# Second computer won't connect with router.



## Bearcamp (Nov 29, 2006)

First computer is a home built with Win XP and the second is a Dell with Win Vista. I bought the Linksys wireless router model number WRT54G. Did the software load, connected it and still the Dell won't connect. First do I need a wireless adapter for the Dell? Remember it's a mini case. The Dell is 1 year old so how do I tell if it has a adapter for wireless? The guy at Office Depot told me a have to connect them with a cable, like a usb. But,,,,,,,,it should be wireless. What am I doing wrong and what might I need?


----------



## johnwill (Sep 26, 2002)

Let's get a wired connection working first, then move on to wireless.


Reset the router to factory defaults by holding the reset button down for 15 seconds with power on. The following procedure should get you a connection with any broadband modem that is configured to use DHCP for the router connection, such as cable modems, and many DSL modems. If you require PPPoE configuration for the DSL modem, that will have to be configured to match the ISP requirements.


Turn off everything, the modem, router, computer.
Connect the modem to the router's WAN/Internet port.
Connect the computer to one of the router's LAN/Network ports.
Turn on the modem, wait for a steady connect light.
Turn on the router, wait for two minutes.
Boot the computer.

When the computer is completely booted, let's see this.

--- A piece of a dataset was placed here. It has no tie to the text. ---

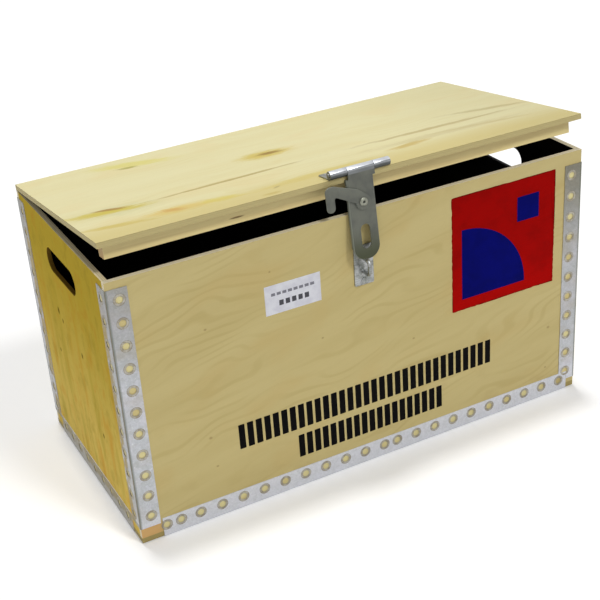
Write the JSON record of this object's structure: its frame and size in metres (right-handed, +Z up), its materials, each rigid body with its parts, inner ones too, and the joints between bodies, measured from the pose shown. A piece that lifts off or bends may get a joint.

Hold the *Windows* key and press *R*, then type *CMD* to open a command prompt:

In the command prompt window that opens, type type the following command:

*IPCONFIG /ALL*

Right click in the command window and choose *Select All*, then hit *Enter*.
Paste the results in a message here.

If you are on a machine with no network connection, use a floppy, USB disk, or a CD-RW disk to transfer a text file with the information to allow pasting it here.


----------